Of the 53,608 patients who qualified for the migraine cohort, 43,834 (81.8%) were female, with a mean age of 42 years and a mean Charlson Comorbidity Index (CCI) score of 0.34 (Table 1). These numbers were the same in the control cohort. In the migraine cohort, 46,721 patients (85.6%) had PPO coverage, 5808 (10.6%) had HMO coverage, and 2051 (3.8%) had other coverage. Regarding comorbidities in the migraine cohort, 6.8% of patients experienced anxiety, 8.9% of patients experienced depression, and 0.7% of patients experienced dyspepsia; in the control cohort, 2.1% of patients experienced anxiety, 3.1% of patients experienced depression, and 0.4% experienced dyspepsia  (all P values <.0001).

Medical Utilization and Costs

Throughout the 3-year measurement period, overall costs per patient in the migraine cohort were about 1.9 times that of the control group ($28,209 vs $15,068, respectively; P <.0001).
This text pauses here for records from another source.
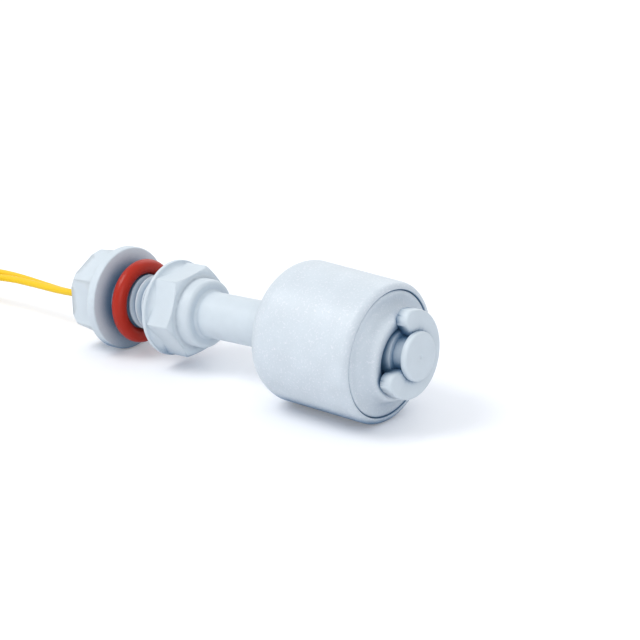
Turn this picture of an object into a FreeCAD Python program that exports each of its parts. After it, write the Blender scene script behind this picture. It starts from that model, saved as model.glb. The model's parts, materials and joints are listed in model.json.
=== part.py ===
import FreeCAD, Part

import math
import os

from FreeCAD import Placement, Rotation, Vector

# A small vertical float level switch lying on a flat surface. All sizes are in millimetres.
#
# The stem assembly is drawn on its own axis and then laid down. Along that axis, s = 0 is
# the sealing face of the disc, s grows towards the float, and the thread is at negative s.
# Angles about the axis start at the row's -Y side and grow upwards.
# The row frame has +Z up, the surface at z = 0 and +X from the wires towards the float.

# Stem moulding
THREAD_END = -19.4
THREAD_ROOT_R = 4.1
THREAD_BEVEL = 0.3
DISC_R = 8.34
DISC_THICK = 0.7
HOLLOW_END = 2.1
HOLLOW_R = 7.0
HEX_FLATS = 14.0
HEX_END = 5.8
HEX_CHAMFER = 1.2
HEX_FACE_R = 6.9
HEX_TURN = 53.5
HEX_ROUND = 0.3
DISC_ROUND = 0.15
BOSS_R = 5.96
BOSS_END = 8.4
BOSS_ROUND = 0.8
STEM_R = 4.0
STEM_FILLET = 0.5
GROOVE_START = 49.75
GROOVE_END = 51.95
NECK_R = 3.0
HEAD_R = 4.05
HEAD_END = 53.1
HEAD_BEVEL = 0.35
GATE_R = 0.4
GATE_DEPTH = 0.15
BORE_R = 2.1
BORE_END = 44.0

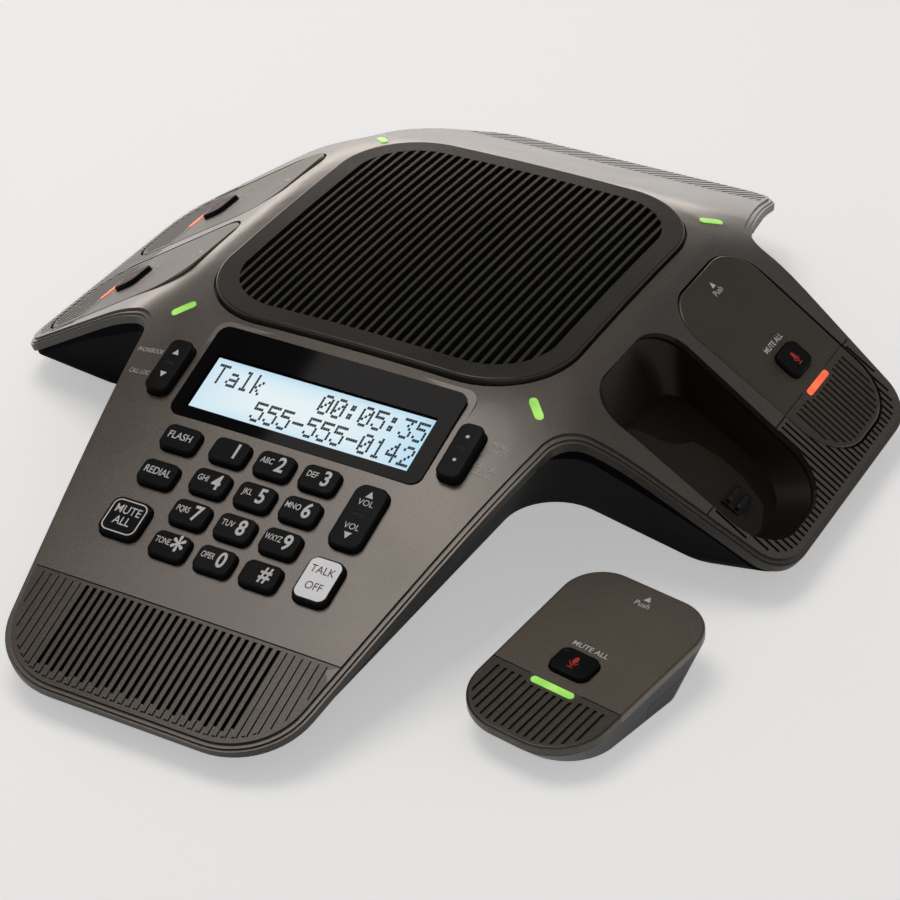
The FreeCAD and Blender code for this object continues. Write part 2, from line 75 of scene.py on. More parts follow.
frontSlope = {"y": -116.2, "z": 44.2, "tilt": 20}
looseMic = {"x": 109.0, "y": -137.0, "tall": 13.5, "turn": -9.4, "lean": 4.5}
frontArm = slopePlace(0, frontSlope["y"], frontSlope["z"], 0, frontSlope["tilt"])
rightArm = slopePlace(122.1, 0, 29.7, 90, 33.4)
leftArm = slopePlace(-122.1, 0, 29.7, -90, 33.4)
backArm = slopePlace(0, 115.0, 39.2, 180, 25.4)
looseTop = looseMic["tall"] * math.cos(math.radians(looseMic["lean"]))
looseSpot = slopePlace(looseMic["x"], looseMic["y"], looseTop, looseMic["turn"], looseMic["lean"])
bayMiddle = 28.6
emptyBay = movedAlong(rightArm, -bayMiddle)
micPlaces = {
    "mic_1": movedAlong(rightArm, bayMiddle),
    "mic_2": movedAlong(leftArm, bayMiddle),
    "mic_3": movedAlong(leftArm, -bayMiddle),
    "mic_4": looseSpot,
}

# Camera

cameraView = {"turn": 0.5177, "height": 0.603, "roll": -0.0244, "lens": 109.917, "sensor": 36.0,
              "target": (55.7158, -103.2399, 61.0), "distance": 837.5365, "near": 0.05, "far": 20.0}


def placeCamera(view):
    turn, height, roll = view["turn"], view["height"], view["roll"]
    level = math.cos(height)
    look = Vector((-math.sin(turn) * level, math.cos(turn) * level, -math.sin(height)))
    right = Vector((math.cos(turn), math.sin(turn), 0.0))
    up = right.cross(look)
    tippedRight = right * math.cos(roll) + up * math.sin(roll)
    tippedUp = up * math.cos(roll) - right * math.sin(roll)
    spot = Vector(view["target"]) * mm - look * view["distance"] * mm
    turnMatrix = Matrix((tippedRight, tippedUp, -look)).transposed()
    bpy.ops.object.camera_add(location=spot, rotation=turnMatrix.to_euler())
    scene.camera = bpy.context.object
    lens = scene.camera.data
    lens.lens, lens.sensor_width = view["lens"], view["sensor"]
    lens.clip_start, lens.clip_end = view["near"], view["far"]


placeCamera(cameraView)
print("Camera placed")

# Shared surface effects


def addNode(tree, kind, **values):
    node = tree.nodes.new("ShaderNode" + kind)
    for name, value in values.items():
        setattr(node, name, value)
    return node


def feed(tree, node, values):
    # Gives a node's inputs, by name or number, a number, a colour or another node's output.
    for key, value in values.items():
        if isinstance(value, (int, float)):
            node.inputs[key].default_value = value
        elif isinstance(value, (tuple, list)):
            node.inputs[key].default_value = (*value[:3], 1.0)
        else:
            tree.links.new(value, node.inputs[key])
    return node.outputs


def doMath(tree, operation, *values, clamp=False):
    node = addNode(tree, "Math", operation=operation, use_clamp=clamp)
    return feed(tree, node, dict(enumerate(values)))[0]


def times(tree, *values, clamp=False):
    return doMath(tree, "MULTIPLY", *values, clamp=clamp)


def timesAdd(tree, *values, clamp=False):
    return doMath(tree, "MULTIPLY_ADD", *values, clamp=clamp)


def minus(tree, *values):
    return doMath(tree, "SUBTRACT", *values)


def blendColour(tree, factor, first, second):
    node = addNode(tree, "Mix", data_type="RGBA", clamp_factor=True)
    return feed(tree, node, {0: factor, 6: first, 7: second})[2]


def objectPoint(tree):
    return addNode(tree, "TexCoord").outputs["Object"]


def axesOf(tree, vector):
    return feed(tree, addNode(tree, "SeparateXYZ"), {0: vector})


def noise(tree, point, scale, detail=2.0, rough=0.5):
    node = addNode(tree, "TexNoise", noise_dimensions="3D")
    return feed(tree, node, {"Vector": point, "Scale": scale, "Detail": detail, "Roughness": rough})["Fac"]


def stretchedNoise(tree, point, stretch, turn, detail, rough):
    mapping = addNode(tree, "Mapping")
    mapping.inputs["Rotation"].default_value = (0.0, 0.0, turn)
    mapping.inputs["Scale"].default_value = stretch
    return noise(tree, feed(tree, mapping, {"Vector": point})[0], 1.0, detail, rough)


def ramp(tree, value, low, high):
    node = addNode(tree, "MapRange", clamp=True)
    return feed(tree, node, {"Value": value, "From Min": low, "From Max": high})["Result"]


def newGroup(name, inputs, outputs):
    # Every input comes with its first value, and the output Color is the only one that isn't a number.
    group = bpy.data.node_groups.new(name, "ShaderNodeTree")
    for label, value in inputs.items():
        kind = "NodeSocketColor" if isinstance(value, tuple) else "NodeSocketFloat"
        group.interface.new_socket(name=label, in_out="INPUT", socket_type=kind).default_value = value
    for label in outputs:
        kind = "NodeSocketColor" if label == "Color" else "NodeSocketFloat"
        group.interface.new_socket(name=label, in_out="OUTPUT", socket_type=kind)
    source = group.nodes.new("NodeGroupInput")
    return group, source.outputs, group.nodes.new("NodeGroupOutput")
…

The mean medical costs per patient with migraine, during the same period, were about 1.7 times that of the control group ($22,429 vs $13,166, respectively; <.0001) (Table 2). Unique encounters and cost per patient by medical service type for the migraine cohort compared with the control group were as follows: ED, 4.13 encounters ($4000 cost) versus 2.94 ($2639); hospital inpatient, 3.15 ($17,748) versus 2.67 ($16,010); hospital outpatient, 5.14 ($365) versus 4.85 ($396); physician office, 36.78 ($6803) versus 21.39 ($4069); laboratory, 10.12 ($1433) versus 7.71 ($1057); and radiology, 7.64 ($2609) versus 5.94 ($1733). Compared with the control group, patients with migraine had 52.91% more physician office visits (P <.0001).

Pharmacy Utilization and Costs

The average pharmacy costs per patient were approximately 1.8 times higher in the migraine cohort compared with the control cohort ($8441 vs $4588, respectively; P <.0001) (Table 3). Patients with migraine were 2.6 times as likely to fill a prescription for a narcotic analgesic compared with control patients (15,277 vs 5932 patients, respectively). Among patients in the migraine cohort, a total of 59.46% of patients had at least 1 narcotic analgesic claim matched to headache (21.41%) or migraine (38.05%) medical claims (Table 4). A greater percentage of patients in the migraine cohort had ED encounters which included administration of narcotic analgesics (1.89%) compared with the control cohort (0.19%; P <.0001) (Table 5).

Discussion

Past studies analyzing migraine populations have suggested major economic and noneconomic burdens of migraine. Key findings of this retrospective study indicate that patients with migraine experience costs that are higher than those of patients without these severe headaches and associated symptoms. The higher costs can be attributed to higher numbers of ED visits, physician office appointments, pharmacy costs, and laboratory and imaging costs. Among patients with migraine, a higher proportion of patients utilize all service types. This includes 50% more physician office visits than their control cohort counterparts. Patients with migraine are more likely to visit EDs and to do so more often, possibly for narcotic analgesics. Furthermore, patients with migraine have noticeably higher usage of narcotic analgesics, both in the proportion of patients and the total number of prescriptions. Among patients receiving a narcotic analgesic, those with migraine fill more prescriptions than those without migraine.

Patients with migraine have a higher number of encounters (laboratory, ED, radiology, inpatient hospitalization, outpatient, and physician office) per patient compared with patients without migraine, resulting in higher costs per patient. The diagnoses for these encounters were not evaluated, however, limiting the ability to distinguish the association between encounters that were migraine-related and those that were not.